* [Given records]
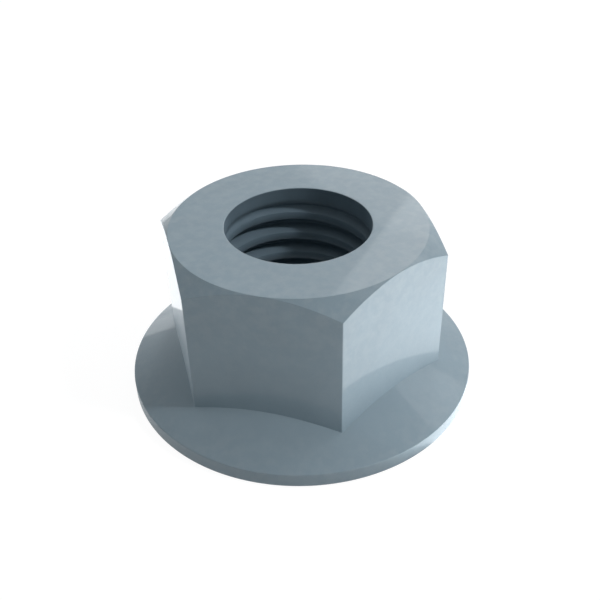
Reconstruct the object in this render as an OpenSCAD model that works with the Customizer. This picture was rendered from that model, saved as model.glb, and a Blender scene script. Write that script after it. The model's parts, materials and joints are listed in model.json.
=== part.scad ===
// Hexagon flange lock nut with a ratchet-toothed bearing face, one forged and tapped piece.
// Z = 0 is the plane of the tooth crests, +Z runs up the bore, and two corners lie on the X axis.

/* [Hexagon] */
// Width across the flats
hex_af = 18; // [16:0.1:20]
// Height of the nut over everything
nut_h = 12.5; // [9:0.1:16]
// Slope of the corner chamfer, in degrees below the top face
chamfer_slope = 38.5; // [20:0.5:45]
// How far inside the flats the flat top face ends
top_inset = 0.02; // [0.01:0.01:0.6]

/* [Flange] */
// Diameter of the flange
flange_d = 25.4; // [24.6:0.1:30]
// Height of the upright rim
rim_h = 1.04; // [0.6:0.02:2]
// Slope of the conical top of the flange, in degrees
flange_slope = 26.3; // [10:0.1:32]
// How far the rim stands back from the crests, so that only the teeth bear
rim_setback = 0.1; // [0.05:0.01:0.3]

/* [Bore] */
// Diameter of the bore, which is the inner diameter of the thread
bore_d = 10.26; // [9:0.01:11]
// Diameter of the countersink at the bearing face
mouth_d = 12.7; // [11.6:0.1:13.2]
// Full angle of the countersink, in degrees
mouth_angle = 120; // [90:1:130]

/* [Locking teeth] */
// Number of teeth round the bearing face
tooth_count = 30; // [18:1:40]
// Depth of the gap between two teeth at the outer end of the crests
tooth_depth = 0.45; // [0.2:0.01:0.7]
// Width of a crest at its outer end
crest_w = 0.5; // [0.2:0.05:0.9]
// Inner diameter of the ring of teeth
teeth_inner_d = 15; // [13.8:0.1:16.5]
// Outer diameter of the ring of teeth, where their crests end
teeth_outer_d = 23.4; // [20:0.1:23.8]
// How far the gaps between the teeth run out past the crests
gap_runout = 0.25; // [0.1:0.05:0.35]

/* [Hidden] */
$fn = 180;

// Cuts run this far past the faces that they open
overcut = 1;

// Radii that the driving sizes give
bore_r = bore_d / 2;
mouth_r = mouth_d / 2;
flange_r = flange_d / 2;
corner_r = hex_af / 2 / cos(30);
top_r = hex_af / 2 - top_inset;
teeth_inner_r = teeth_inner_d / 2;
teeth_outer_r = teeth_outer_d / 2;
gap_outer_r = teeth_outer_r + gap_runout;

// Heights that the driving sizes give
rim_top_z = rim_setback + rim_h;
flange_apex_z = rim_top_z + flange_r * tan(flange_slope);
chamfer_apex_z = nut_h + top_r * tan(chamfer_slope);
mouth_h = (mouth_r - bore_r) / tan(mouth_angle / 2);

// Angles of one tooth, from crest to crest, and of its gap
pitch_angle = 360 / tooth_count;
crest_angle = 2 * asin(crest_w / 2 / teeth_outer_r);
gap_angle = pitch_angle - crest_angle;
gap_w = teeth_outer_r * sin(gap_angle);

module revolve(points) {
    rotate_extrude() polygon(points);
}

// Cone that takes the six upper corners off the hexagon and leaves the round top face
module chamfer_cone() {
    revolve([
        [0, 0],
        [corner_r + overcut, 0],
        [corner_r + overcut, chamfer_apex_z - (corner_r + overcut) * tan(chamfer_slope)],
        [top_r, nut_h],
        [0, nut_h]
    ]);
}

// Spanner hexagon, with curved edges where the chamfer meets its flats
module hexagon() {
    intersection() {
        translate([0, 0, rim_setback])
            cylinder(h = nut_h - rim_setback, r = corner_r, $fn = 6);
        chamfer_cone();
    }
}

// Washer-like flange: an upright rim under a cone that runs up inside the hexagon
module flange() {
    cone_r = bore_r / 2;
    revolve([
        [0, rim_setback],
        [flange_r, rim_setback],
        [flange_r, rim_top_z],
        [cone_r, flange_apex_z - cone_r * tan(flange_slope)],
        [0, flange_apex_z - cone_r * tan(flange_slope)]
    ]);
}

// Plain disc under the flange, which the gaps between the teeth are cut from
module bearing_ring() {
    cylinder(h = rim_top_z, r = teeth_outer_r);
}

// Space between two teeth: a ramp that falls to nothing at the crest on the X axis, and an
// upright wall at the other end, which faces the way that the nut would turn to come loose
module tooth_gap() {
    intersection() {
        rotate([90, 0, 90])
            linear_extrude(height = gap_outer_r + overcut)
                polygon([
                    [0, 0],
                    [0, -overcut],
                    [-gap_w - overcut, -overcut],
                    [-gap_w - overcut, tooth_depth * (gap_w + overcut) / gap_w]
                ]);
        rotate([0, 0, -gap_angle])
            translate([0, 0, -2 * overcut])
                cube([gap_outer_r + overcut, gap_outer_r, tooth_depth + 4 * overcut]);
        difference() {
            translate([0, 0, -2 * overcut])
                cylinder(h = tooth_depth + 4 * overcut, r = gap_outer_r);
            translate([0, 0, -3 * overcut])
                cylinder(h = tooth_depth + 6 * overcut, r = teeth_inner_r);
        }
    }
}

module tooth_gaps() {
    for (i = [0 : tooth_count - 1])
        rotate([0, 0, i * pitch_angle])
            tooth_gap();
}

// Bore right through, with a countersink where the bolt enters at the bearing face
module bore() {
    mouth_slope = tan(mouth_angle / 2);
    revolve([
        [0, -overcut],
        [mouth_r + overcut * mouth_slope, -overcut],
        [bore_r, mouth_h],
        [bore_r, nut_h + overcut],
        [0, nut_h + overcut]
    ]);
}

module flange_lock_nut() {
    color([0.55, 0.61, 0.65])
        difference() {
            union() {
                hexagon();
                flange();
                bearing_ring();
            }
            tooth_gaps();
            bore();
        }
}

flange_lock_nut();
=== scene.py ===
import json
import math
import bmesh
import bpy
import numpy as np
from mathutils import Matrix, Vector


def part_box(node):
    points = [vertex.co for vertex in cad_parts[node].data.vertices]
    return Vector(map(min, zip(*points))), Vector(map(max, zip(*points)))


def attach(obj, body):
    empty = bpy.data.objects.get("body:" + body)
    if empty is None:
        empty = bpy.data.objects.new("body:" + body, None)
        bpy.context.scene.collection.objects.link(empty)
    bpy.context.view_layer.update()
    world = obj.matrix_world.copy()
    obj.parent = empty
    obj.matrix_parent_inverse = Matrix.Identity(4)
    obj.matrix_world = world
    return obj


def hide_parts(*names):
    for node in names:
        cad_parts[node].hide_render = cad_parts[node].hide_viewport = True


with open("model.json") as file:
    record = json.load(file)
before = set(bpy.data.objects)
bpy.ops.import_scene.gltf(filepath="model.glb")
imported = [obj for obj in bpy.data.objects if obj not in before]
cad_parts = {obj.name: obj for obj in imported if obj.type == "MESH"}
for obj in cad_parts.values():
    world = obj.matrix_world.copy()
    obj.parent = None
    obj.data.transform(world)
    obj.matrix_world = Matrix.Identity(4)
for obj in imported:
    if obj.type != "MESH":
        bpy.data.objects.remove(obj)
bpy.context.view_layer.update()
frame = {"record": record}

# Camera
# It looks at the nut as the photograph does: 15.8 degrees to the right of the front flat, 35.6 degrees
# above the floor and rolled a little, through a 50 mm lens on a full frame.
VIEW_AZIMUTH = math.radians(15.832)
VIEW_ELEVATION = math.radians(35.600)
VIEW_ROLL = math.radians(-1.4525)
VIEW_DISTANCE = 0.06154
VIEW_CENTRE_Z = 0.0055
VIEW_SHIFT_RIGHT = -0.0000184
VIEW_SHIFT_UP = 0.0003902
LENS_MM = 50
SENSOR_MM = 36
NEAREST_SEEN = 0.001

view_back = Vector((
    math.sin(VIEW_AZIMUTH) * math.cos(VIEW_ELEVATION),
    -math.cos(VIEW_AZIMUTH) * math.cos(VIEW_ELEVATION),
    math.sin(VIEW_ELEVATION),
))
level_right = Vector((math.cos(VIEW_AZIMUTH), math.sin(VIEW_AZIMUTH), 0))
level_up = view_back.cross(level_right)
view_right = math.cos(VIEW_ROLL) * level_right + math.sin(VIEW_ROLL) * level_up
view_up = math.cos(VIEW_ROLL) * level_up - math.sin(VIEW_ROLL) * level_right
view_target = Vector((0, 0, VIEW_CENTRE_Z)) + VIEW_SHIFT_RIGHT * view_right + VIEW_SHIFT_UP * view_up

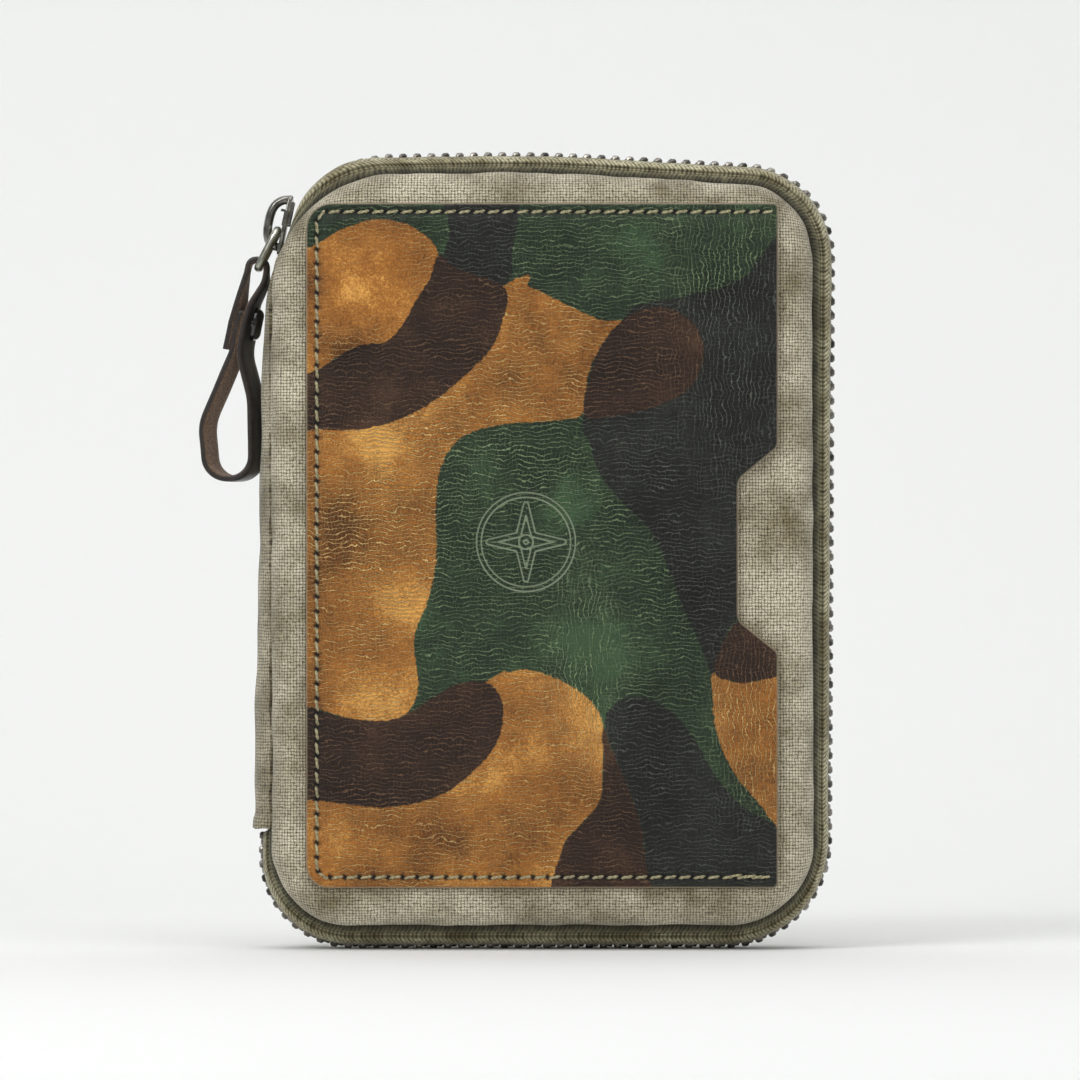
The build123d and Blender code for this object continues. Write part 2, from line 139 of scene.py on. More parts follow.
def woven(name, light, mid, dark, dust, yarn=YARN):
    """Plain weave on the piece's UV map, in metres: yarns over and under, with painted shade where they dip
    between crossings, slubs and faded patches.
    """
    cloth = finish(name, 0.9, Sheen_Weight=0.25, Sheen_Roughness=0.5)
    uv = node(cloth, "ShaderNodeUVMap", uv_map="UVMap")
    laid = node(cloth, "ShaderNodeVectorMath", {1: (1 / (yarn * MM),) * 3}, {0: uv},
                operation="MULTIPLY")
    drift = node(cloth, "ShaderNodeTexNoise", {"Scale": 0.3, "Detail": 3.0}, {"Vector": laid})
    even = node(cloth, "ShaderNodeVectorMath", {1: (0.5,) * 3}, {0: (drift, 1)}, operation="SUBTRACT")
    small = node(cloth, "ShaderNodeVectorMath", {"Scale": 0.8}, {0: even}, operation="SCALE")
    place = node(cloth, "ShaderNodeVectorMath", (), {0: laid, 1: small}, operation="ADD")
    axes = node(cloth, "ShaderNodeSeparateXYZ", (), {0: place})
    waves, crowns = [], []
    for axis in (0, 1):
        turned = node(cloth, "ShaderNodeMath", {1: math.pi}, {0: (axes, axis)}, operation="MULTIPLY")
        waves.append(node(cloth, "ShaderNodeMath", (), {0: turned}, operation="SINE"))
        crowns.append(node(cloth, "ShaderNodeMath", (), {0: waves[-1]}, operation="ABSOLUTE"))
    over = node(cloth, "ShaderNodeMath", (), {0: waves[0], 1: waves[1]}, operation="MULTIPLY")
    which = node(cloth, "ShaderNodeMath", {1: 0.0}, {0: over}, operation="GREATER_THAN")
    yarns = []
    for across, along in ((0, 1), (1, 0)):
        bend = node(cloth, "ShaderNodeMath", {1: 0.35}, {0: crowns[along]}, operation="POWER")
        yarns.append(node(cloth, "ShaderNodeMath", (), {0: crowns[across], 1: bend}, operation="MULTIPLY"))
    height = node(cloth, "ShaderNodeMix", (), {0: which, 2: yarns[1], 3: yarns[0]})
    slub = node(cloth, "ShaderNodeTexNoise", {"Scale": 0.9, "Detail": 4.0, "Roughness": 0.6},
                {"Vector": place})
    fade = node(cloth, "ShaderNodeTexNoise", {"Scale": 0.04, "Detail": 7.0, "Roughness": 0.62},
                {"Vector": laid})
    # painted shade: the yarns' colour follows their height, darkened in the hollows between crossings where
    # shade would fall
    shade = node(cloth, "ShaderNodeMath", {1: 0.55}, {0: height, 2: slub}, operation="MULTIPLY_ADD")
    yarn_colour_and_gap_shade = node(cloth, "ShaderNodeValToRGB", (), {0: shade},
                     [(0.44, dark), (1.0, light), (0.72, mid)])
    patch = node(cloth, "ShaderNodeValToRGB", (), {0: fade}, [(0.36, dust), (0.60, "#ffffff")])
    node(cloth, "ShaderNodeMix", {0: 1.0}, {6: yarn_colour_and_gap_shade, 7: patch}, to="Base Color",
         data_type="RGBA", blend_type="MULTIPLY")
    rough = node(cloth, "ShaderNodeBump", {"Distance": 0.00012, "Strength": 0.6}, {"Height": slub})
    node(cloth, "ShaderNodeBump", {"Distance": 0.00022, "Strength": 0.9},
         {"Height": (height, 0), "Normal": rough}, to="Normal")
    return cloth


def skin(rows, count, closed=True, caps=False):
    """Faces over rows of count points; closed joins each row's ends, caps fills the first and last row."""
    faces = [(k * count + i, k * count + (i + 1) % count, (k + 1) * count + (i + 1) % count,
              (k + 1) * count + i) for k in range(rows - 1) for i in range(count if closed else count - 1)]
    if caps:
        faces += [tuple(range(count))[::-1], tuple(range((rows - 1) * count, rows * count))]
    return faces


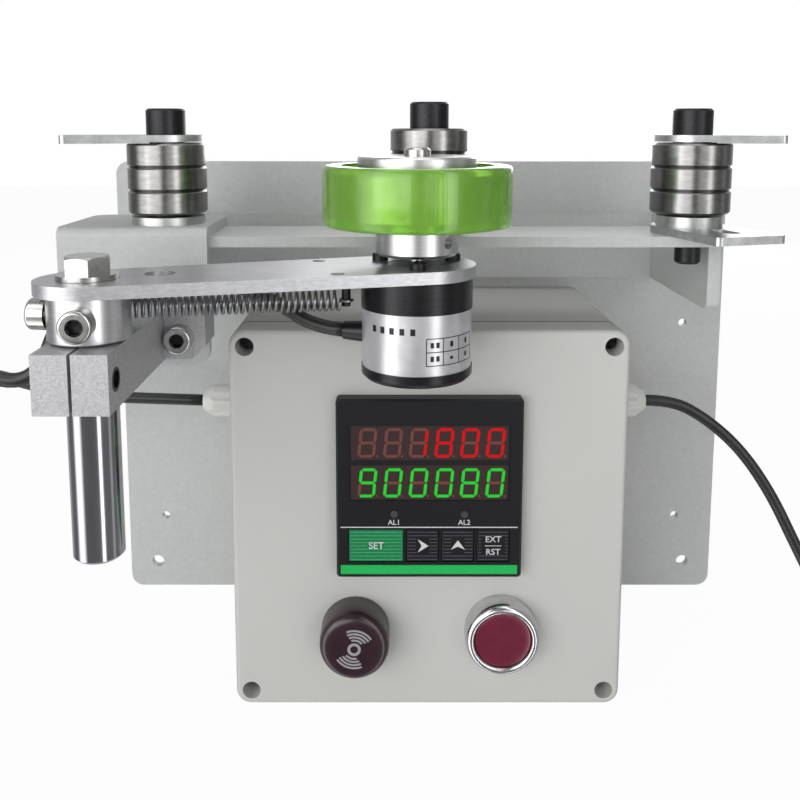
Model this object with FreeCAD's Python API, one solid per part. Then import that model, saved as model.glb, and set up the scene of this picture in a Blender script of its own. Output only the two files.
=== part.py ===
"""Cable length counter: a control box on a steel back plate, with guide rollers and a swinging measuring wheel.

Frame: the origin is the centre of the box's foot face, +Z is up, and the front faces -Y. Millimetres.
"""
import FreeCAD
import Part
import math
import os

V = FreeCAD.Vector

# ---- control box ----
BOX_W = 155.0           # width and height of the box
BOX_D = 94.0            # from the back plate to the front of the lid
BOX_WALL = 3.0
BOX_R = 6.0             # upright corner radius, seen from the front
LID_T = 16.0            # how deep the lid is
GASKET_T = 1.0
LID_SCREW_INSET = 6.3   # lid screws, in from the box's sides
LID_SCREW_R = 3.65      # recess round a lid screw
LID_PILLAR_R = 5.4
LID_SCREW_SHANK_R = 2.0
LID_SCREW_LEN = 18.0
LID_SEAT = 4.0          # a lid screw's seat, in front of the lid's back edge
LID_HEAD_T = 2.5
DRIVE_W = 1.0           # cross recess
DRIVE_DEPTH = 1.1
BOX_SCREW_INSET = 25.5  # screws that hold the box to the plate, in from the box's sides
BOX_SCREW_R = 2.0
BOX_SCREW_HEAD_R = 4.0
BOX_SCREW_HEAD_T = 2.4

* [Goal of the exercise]
Will you return exactly the lines above from the one with "enters at the bearing face" down to the one with "bpy.data.objects.remove(obj)", counting both as part of the range?

* [Result below]
// Bore right through, with a countersink where the bolt enters at the bearing face
module bore() {
    mouth_slope = tan(mouth_angle / 2);
    revolve([
        [0, -overcut],
        [mouth_r + overcut * mouth_slope, -overcut],
        [bore_r, mouth_h],
        [bore_r, nut_h + overcut],
        [0, nut_h + overcut]
    ]);
}

module flange_lock_nut() {
    color([0.55, 0.61, 0.65])
        difference() {
            union() {
                hexagon();
                flange();
                bearing_ring();
            }
            tooth_gaps();
            bore();
        }
}

flange_lock_nut();
=== scene.py ===
import json
import math
import bmesh
import bpy
import numpy as np
from mathutils import Matrix, Vector


def part_box(node):
    points = [vertex.co for vertex in cad_parts[node].data.vertices]
    return Vector(map(min, zip(*points))), Vector(map(max, zip(*points)))


def attach(obj, body):
    empty = bpy.data.objects.get("body:" + body)
    if empty is None:
        empty = bpy.data.objects.new("body:" + body, None)
        bpy.context.scene.collection.objects.link(empty)
    bpy.context.view_layer.update()
    world = obj.matrix_world.copy()
    obj.parent = empty
    obj.matrix_parent_inverse = Matrix.Identity(4)
    obj.matrix_world = world
    return obj


def hide_parts(*names):
    for node in names:
        cad_parts[node].hide_render = cad_parts[node].hide_viewport = True


with open("model.json") as file:
    record = json.load(file)
before = set(bpy.data.objects)
bpy.ops.import_scene.gltf(filepath="model.glb")
imported = [obj for obj in bpy.data.objects if obj not in before]
cad_parts = {obj.name: obj for obj in imported if obj.type == "MESH"}
for obj in cad_parts.values():
    world = obj.matrix_world.copy()
    obj.parent = None
    obj.data.transform(world)
    obj.matrix_world = Matrix.Identity(4)
for obj in imported:
    if obj.type != "MESH":
        bpy.data.objects.remove(obj)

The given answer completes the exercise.